> **What you have to do**
Everything from the first line down to the line containing "const pointStart = OVERALL_LENGTH" should be reproduced exactly; please include nothing else.

-- start Information shown --

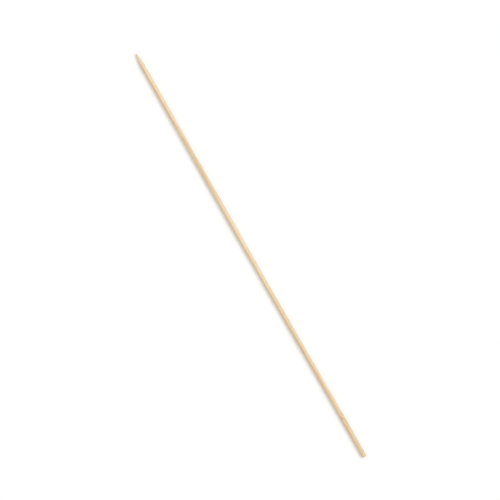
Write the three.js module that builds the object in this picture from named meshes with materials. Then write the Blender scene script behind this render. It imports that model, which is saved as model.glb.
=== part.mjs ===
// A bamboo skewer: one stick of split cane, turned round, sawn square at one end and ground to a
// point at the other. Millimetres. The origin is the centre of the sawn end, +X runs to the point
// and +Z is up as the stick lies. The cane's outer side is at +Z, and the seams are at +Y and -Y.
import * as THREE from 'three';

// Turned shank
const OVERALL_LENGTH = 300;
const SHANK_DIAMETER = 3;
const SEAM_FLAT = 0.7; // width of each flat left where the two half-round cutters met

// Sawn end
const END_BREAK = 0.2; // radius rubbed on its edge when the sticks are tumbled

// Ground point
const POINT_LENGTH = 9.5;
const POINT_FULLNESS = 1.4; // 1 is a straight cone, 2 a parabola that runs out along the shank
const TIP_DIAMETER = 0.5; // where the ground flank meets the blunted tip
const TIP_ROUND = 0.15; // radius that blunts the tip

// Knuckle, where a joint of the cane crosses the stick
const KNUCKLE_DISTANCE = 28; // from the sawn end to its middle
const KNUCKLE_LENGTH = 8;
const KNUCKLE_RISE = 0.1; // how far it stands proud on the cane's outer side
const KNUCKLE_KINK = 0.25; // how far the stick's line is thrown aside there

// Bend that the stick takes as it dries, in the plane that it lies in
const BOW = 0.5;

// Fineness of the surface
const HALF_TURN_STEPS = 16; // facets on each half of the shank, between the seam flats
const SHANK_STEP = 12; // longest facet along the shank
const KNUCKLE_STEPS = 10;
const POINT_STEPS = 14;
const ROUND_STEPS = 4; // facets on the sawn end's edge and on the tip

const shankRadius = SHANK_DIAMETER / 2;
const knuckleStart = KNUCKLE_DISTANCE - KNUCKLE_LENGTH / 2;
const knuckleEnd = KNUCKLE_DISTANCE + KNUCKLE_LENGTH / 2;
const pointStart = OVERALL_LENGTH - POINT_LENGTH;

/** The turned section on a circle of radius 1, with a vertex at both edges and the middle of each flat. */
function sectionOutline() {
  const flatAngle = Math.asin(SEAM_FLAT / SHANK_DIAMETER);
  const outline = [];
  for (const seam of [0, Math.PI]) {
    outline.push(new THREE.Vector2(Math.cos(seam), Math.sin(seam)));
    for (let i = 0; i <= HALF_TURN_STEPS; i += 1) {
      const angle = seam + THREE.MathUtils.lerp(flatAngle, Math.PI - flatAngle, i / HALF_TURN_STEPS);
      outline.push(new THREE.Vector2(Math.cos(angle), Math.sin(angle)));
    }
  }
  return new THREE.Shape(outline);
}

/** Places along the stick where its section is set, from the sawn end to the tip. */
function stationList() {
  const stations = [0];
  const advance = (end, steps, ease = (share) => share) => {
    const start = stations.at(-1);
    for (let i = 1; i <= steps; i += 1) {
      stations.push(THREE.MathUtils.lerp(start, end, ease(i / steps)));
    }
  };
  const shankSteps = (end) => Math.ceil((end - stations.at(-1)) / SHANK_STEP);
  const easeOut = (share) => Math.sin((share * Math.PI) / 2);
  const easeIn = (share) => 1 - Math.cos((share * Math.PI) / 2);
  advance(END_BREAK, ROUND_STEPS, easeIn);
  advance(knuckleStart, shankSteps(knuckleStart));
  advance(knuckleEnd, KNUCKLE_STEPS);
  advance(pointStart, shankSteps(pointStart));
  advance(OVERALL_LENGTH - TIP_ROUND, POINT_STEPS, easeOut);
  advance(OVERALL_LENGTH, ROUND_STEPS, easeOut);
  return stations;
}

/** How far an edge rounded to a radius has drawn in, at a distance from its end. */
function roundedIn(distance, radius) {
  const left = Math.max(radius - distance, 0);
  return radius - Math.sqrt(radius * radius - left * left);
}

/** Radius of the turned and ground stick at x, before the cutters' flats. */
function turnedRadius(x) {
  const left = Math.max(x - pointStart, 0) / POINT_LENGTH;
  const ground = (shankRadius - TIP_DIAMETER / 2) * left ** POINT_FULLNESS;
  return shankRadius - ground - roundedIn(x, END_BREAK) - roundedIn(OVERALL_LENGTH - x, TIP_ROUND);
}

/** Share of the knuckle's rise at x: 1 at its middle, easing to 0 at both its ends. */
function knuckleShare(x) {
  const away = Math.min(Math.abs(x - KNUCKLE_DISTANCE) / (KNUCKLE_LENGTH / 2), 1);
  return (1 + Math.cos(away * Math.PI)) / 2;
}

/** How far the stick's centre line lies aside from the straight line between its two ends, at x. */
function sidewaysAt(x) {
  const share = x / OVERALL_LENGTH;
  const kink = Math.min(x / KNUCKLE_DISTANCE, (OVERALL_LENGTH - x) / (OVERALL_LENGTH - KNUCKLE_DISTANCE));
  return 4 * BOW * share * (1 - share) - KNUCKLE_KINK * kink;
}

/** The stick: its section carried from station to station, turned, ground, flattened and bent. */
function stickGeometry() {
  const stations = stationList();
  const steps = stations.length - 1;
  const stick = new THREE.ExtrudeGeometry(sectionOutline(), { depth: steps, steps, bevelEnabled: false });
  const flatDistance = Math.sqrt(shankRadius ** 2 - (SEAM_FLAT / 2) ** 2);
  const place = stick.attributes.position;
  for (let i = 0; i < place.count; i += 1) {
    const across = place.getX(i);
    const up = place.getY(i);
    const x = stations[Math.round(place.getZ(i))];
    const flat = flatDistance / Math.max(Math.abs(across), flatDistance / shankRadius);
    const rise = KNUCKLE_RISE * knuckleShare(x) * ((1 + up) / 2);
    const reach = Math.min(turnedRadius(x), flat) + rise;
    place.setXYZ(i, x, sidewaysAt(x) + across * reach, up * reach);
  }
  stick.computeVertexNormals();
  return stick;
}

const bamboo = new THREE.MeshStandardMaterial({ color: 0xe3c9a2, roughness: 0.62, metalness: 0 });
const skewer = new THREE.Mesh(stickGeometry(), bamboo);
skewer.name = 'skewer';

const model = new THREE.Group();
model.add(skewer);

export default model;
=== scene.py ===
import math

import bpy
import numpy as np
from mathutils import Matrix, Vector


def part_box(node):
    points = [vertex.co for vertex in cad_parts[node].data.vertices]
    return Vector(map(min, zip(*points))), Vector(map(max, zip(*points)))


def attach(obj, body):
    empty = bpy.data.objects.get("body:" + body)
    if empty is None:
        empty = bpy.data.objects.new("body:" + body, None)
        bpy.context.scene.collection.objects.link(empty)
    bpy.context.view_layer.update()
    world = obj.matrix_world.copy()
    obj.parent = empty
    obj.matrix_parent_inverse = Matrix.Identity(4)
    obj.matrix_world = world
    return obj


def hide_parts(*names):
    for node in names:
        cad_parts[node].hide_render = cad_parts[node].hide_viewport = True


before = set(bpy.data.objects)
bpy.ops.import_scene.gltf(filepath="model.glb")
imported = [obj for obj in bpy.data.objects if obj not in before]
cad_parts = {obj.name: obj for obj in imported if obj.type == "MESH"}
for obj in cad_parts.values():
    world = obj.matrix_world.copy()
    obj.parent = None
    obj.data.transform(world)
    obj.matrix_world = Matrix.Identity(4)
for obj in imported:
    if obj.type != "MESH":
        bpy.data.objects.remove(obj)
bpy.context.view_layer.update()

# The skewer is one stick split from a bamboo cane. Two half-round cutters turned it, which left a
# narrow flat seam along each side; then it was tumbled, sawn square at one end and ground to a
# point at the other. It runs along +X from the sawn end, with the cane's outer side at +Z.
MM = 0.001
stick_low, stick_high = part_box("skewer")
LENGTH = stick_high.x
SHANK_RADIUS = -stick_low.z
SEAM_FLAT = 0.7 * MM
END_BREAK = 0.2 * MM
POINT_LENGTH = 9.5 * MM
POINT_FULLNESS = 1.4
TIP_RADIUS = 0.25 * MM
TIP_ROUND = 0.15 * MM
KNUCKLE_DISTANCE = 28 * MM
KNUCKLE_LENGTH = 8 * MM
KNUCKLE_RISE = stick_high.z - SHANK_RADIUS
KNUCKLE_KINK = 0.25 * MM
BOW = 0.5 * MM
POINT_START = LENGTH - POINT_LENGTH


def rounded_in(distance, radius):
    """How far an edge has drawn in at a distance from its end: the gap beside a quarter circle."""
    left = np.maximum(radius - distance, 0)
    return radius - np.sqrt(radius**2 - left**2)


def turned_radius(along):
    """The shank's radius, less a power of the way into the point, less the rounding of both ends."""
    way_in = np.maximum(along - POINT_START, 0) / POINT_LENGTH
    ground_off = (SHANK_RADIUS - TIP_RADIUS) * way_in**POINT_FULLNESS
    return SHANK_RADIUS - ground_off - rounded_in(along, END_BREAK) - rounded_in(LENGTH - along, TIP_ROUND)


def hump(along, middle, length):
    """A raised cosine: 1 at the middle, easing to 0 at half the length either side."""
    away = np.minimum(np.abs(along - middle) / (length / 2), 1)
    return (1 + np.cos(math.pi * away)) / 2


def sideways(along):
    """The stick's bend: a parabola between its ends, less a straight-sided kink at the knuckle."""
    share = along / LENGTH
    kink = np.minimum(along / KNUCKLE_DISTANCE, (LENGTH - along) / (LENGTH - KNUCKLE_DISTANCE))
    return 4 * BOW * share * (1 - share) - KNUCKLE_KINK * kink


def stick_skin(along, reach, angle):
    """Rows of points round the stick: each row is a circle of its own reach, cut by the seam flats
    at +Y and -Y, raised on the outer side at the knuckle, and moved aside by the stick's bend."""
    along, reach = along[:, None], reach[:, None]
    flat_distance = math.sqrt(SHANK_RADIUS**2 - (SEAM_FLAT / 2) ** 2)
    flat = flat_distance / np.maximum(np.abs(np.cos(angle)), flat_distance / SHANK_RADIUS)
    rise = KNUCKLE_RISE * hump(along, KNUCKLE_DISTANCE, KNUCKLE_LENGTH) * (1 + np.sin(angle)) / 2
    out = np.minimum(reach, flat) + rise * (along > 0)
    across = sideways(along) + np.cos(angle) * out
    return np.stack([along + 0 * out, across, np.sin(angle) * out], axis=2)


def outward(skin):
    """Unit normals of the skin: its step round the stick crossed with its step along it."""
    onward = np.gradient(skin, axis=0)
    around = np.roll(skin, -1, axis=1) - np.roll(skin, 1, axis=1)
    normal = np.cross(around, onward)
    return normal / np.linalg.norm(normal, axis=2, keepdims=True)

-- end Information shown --

> **Written response**
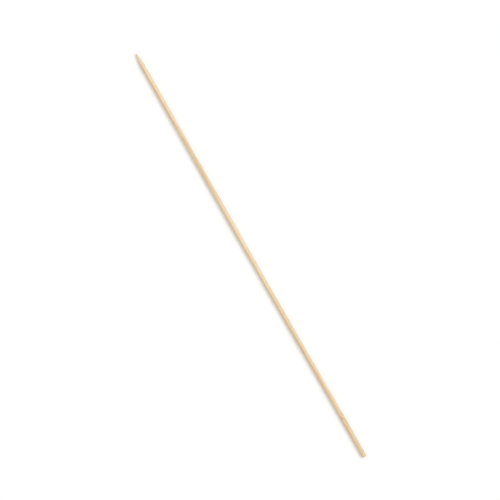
Write the three.js module that builds the object in this picture from named meshes with materials. Then write the Blender scene script behind this render. It imports that model, which is saved as model.glb.
=== part.mjs ===
// A bamboo skewer: one stick of split cane, turned round, sawn square at one end and ground to a
// point at the other. Millimetres. The origin is the centre of the sawn end, +X runs to the point
// and +Z is up as the stick lies. The cane's outer side is at +Z, and the seams are at +Y and -Y.
import * as THREE from 'three';

// Turned shank
const OVERALL_LENGTH = 300;
const SHANK_DIAMETER = 3;
const SEAM_FLAT = 0.7; // width of each flat left where the two half-round cutters met

// Sawn end
const END_BREAK = 0.2; // radius rubbed on its edge when the sticks are tumbled

// Ground point
const POINT_LENGTH = 9.5;
const POINT_FULLNESS = 1.4; // 1 is a straight cone, 2 a parabola that runs out along the shank
const TIP_DIAMETER = 0.5; // where the ground flank meets the blunted tip
const TIP_ROUND = 0.15; // radius that blunts the tip

// Knuckle, where a joint of the cane crosses the stick
const KNUCKLE_DISTANCE = 28; // from the sawn end to its middle
const KNUCKLE_LENGTH = 8;
const KNUCKLE_RISE = 0.1; // how far it stands proud on the cane's outer side
const KNUCKLE_KINK = 0.25; // how far the stick's line is thrown aside there

// Bend that the stick takes as it dries, in the plane that it lies in
const BOW = 0.5;

// Fineness of the surface
const HALF_TURN_STEPS = 16; // facets on each half of the shank, between the seam flats
const SHANK_STEP = 12; // longest facet along the shank
const KNUCKLE_STEPS = 10;
const POINT_STEPS = 14;
const ROUND_STEPS = 4; // facets on the sawn end's edge and on the tip

const shankRadius = SHANK_DIAMETER / 2;
const knuckleStart = KNUCKLE_DISTANCE - KNUCKLE_LENGTH / 2;
const knuckleEnd = KNUCKLE_DISTANCE + KNUCKLE_LENGTH / 2;
const pointStart = OVERALL_LENGTH - POINT_LENGTH;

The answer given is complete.